At first glance it seems evident that the pattern of these rectangular windows privileges style over the fundamental role of a window, i.e. to allow light into a building. However, there are clearly other light sources in this house (for example, the glass door on the right) and the windows look so cool that it’s absolutely understandable why the architect made this choice instead of utilising the full space available for glass. The artistic placement of the rectangles of light makes the building slightly resemble a geometric work of art by the likes of Mondrian. Despite that retro vibe, this house is unquestionably modern. And in addition to all of that, these windows also do a brilliant job of preserving privacy – particularly important on the street-facing side of the house.

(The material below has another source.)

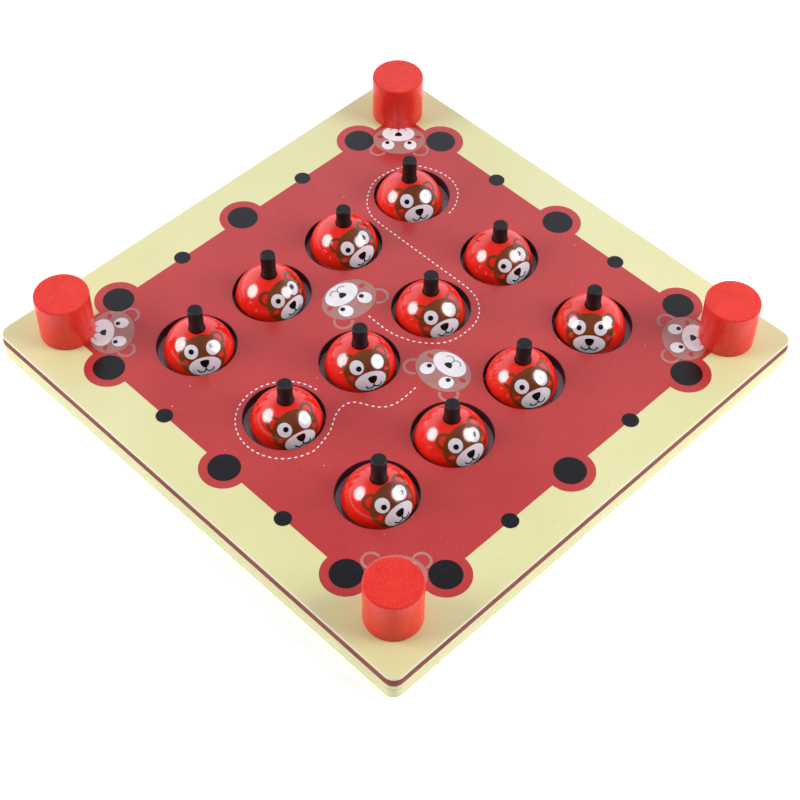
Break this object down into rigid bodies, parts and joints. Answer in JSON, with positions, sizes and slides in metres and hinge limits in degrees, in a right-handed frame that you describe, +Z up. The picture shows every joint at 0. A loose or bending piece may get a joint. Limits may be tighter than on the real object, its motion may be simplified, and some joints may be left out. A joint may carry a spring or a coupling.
{
  "type": "wooden memory matching board game",
  "caption": "Square wooden game board with round wells that hold loose bear-faced dome pawns on black stems, and a round post near each corner.",
  "frame": {"origin": "middle of the board's footprint, on its underside", "axes": "+Z up out of the board, +X along the rows of wells, +Y across the rows"},
  "size_m": [0.24, 0.24, 0.0362],
  "materials": {
    "panel_edge": "lacquered fibreboard edge, satin",
    "well_floor": "grey-painted fibreboard, satin",
    "cream_paint": "cream lacquer on fibreboard, satin",
    "post_red": "gloss red lacquer on solid wood",
    "dome_red": "high-gloss red lacquer on solid wood",
    "stem_black": "black lacquer on a wooden dowel, satin",
    "screw_steel": "bright zinc-plated steel",
    "ink_red": "screen-printed ink, satin",
    "ink_black": "screen-printed ink, satin",
    "ink_pink": "screen-printed ink, satin",
    "ink_brown": "pad-printed ink under gloss lacquer",
    "ink_white": "printed ink, satin",
    "disc_yellow": "matt paint on a thin wooden disc",
    "disc_blue": "matt paint on a thin wooden disc",
    "disc_green": "matt paint on a thin wooden disc",
    "disc_orange": "matt paint on a thin wooden disc",
    "disc_purple": "matt paint on a thin wooden disc",
    "disc_white": "matt paint on a thin wooden disc"
  },
  "bodies": {
    "board": {"upper_panel": "panel_edge", "middle_panel": "well_floor", "base_panel": "cream_paint", "post_front": "post_red", "post_right": "post_red", "post_back": "post_red", "post_left": "post_red", "post_screws": "screw_steel"},
    "pawn_01_core": {"pawn_01_stem": "stem_black"},
    "pawn_01_shell": {"pawn_01_dome": "dome_red", "pawn_01_disc": "disc_white"},
    "pawn_02_core": {"pawn_02_stem": "stem_black"},
    "pawn_02_shell": {"pawn_02_dome": "dome_red", "pawn_02_disc": "disc_purple"},
    "pawn_03_core": {"pawn_03_stem": "stem_black"},
    "pawn_03_shell": {"pawn_03_dome": "dome_red", "pawn_03_disc": "disc_orange"},
    "pawn_04_core": {"pawn_04_stem": "stem_black"},
    "pawn_04_shell": {"pawn_04_dome": "dome_red", "pawn_04_disc": "disc_green"},
    "pawn_05_core": {"pawn_05_stem": "stem_black"},
    "pawn_05_shell": {"pawn_05_dome": "dome_red", "pawn_05_disc": "disc_blue"},
    "pawn_06_core": {"pawn_06_stem": "stem_black"},
    "pawn_06_shell": {"pawn_06_dome": "dome_red", "pawn_06_disc": "disc_yellow"},
    "pawn_07_core": {"pawn_07_stem": "stem_black"},
    "pawn_07_shell": {"pawn_07_dome": "dome_red", "pawn_07_disc": "disc_white"},
    "pawn_08_core": {"pawn_08_stem": "stem_black"},
    "pawn_08_shell": {"pawn_08_dome": "dome_red", "pawn_08_disc": "disc_purple"},
    "pawn_09_core": {"pawn_09_stem": "stem_black"},
    "pawn_09_shell": {"pawn_09_dome": "dome_red", "pawn_09_disc": "disc_orange"},
    "pawn_10_core": {"pawn_10_stem": "stem_black"},
    "pawn_10_shell": {"pawn_10_dome": "dome_red", "pawn_10_disc": "disc_green"},
    "pawn_11_core": {"pawn_11_stem": "stem_black"},
    "pawn_11_shell": {"pawn_11_dome": "dome_red", "pawn_11_disc": "disc_blue"},
    "pawn_12_core": {"pawn_12_stem": "stem_black"},
    "pawn_12_shell": {"pawn_12_dome": "dome_red", "pawn_12_disc": "disc_yellow"}
  },
  "joints": [
    {"name": "pawn_01_lift", "type": "slide", "parent": "board", "child": "pawn_01_core", "axis": [0, 0, 1], "range_m": [0, 0.04]},
    {"name": "pawn_01_turn", "type": "hinge", "parent": "pawn_01_core", "child": "pawn_01_shell", "pos_m": [-0.06375, -0.0547, 0.01], "axis": [0, 0, 1], "continuous": true},
    {"name": "pawn_02_lift", "type": "slide", "parent": "board", "child": "pawn_02_core", "axis": [0, 0, 1], "range_m": [0, 0.04]},
    {"name": "pawn_02_turn", "type": "hinge", "parent": "pawn_02_core", "child": "pawn_02_shell", "pos_m": [-0.02185, -0.0538, 0.01], "axis": [0, 0, 1], "continuous": true},
    {"name": "pawn_03_lift", "type": "slide", "parent": "board", "child": "pawn_03_core", "axis": [0, 0, 1], "range_m": [0, 0.04]},
    {"name": "pawn_03_turn", "type": "hinge", "parent": "pawn_03_core", "child": "pawn_03_shell", "pos_m": [0.02135, -0.0529, 0.01], "axis": [0, 0, 1], "continuous": true},
    {"name": "pawn_04_lift", "type": "slide", "parent": "board", "child": "pawn_04_core", "axis": [0, 0, 1], "range_m": [0, 0.04]},
    {"name": "pawn_04_turn", "type": "hinge", "parent": "pawn_04_core", "child": "pawn_04_shell", "pos_m": [0.06495, -0.053, 0.01], "axis": [0, 0, 1], "continuous": true},
    {"name": "pawn_05_lift", "type": "slide", "parent": "board", "child": "pawn_05_core", "axis": [0, 0, 1], "range_m": [0, 0.04]},
    {"name": "pawn_05_turn", "type": "hinge", "parent": "pawn_05_core", "child": "pawn_05_shell", "pos_m": [-0.06315, 0, 0.01], "axis": [0, 0, 1], "continuous": true},
    {"name": "pawn_06_lift", "type": "slide", "parent": "board", "child": "pawn_06_core", "axis": [0, 0, 1], "range_m": [0, 0.04]},
    {"name": "pawn_06_turn", "type": "hinge", "parent": "pawn_06_core", "child": "pawn_06_shell", "pos_m": [-0.02065, 0.0005, 0.01], "axis": [0, 0, 1], "continuous": true},
    {"name": "pawn_07_lift", "type": "slide", "parent": "board", "child": "pawn_07_core", "axis": [0, 0, 1], "range_m": [0, 0.04]},
    {"name": "pawn_07_turn", "type": "hinge", "parent": "pawn_07_core", "child": "pawn_07_shell", "pos_m": [0.02145, 0.0007, 0.01], "axis": [0, 0, 1], "continuous": true},
    {"name": "pawn_08_lift", "type": "slide", "parent": "board", "child": "pawn_08_core", "axis": [0, 0, 1], "range_m": [0, 0.04]},
    {"name": "pawn_08_turn", "type": "hinge", "parent": "pawn_08_core", "child": "pawn_08_shell", "pos_m": [0.06535, 0.0016, 0.01], "axis": [0, 0, 1], "continuous": true},
    {"name": "pawn_09_lift", "type": "slide", "parent": "board", "child": "pawn_09_core", "axis": [0, 0, 1], "range_m": [0, 0.04]},
    {"name": "pawn_09_turn", "type": "hinge", "parent": "pawn_09_core", "child": "pawn_09_shell", "pos_m": [-0.06345, 0.0545, 0.01], "axis": [0, 0, 1], "continuous": true},
    {"name": "pawn_10_lift", "type": "slide", "parent": "board", "child": "pawn_10_core", "axis": [0, 0, 1], "range_m": [0, 0.04]},
    {"name": "pawn_10_turn", "type": "hinge", "parent": "pawn_10_core", "child": "pawn_10_shell", "pos_m": [-0.02125, 0.0562, 0.01], "axis": [0, 0, 1], "continuous": true},
    {"name": "pawn_11_lift", "type": "slide", "parent": "board", "child": "pawn_11_core", "axis": [0, 0, 1], "range_m": [0, 0.04]},
    {"name": "pawn_11_turn", "type": "hinge", "parent": "pawn_11_core", "child": "pawn_11_shell", "pos_m": [0.02295, 0.0561, 0.01], "axis": [0, 0, 1], "continuous": true},
    {"name": "pawn_12_lift", "type": "slide", "parent": "board", "child": "pawn_12_core", "axis": [0, 0, 1], "range_m": [0, 0.04]},
    {"name": "pawn_12_turn", "type": "hinge", "parent": "pawn_12_core", "child": "pawn_12_shell", "pos_m": [0.06345, 0.0556, 0.01], "axis": [0, 0, 1], "continuous": true}
  ]
}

This incredible home, with its flourishing shrubbery and ivy, is a hidden retreat where humans seem to have tamed nature. The architect has made abundant use of windows in ways that appear hyper-contemporary, particularly in the conservatory area. The sloping roof, which appears a continuation of the roof of the house proper, shows a much more holistic and organic approach to design than is typically found in more old-fashioned homes. And yet the house retains its vintage feel, in part thanks to the beautiful and classical arched design of the French doors. This home is a magical enough sight seen from outside at dusk, but we bet that during the day, and seen from within, it is absolutely flooded with glorious daylight.
It's safe to say that shiny red car is one of this particular home owner's finest assets, and the house has been designed to show it off to great effect. No-one said windows had to be for exterior walls only. Here the architect has made liberal use of interior windows to create a multi-level viewing experience where what’s on display is… well, the house itself. Beneath the transparent garage is the kitchen, and both can be clearly seen from the dining area. Plenty for your dinner guests to look at.
Want to see more of this unique home? Take a look at Millimeter Interior Design's profile.
There are so many different things to love about this imposing countryside home. Its dramatic quality makes it seem likely that this has been the site of many a real-life tale of romantic intrigue, and perhaps even a murder mystery or two. But speculations aside, there are some very definite reasons this is a stand out piece of design – not least the wonderful variety of windows. The most impressive are, of course, the sets of round French doors on the ground floor. Their contrast with the rectangular windows above and the copious amounts of light they allow in make these doors truly gorgeous features.
The stained glass panel must be one of the very oldest favourites of all in fact, when it comes to window design. In this wonderful piece, the designer has taken the colour palette normally associated with stained glass in churches and cathedrals and reworked it into something totally new and contemporary. Perfection.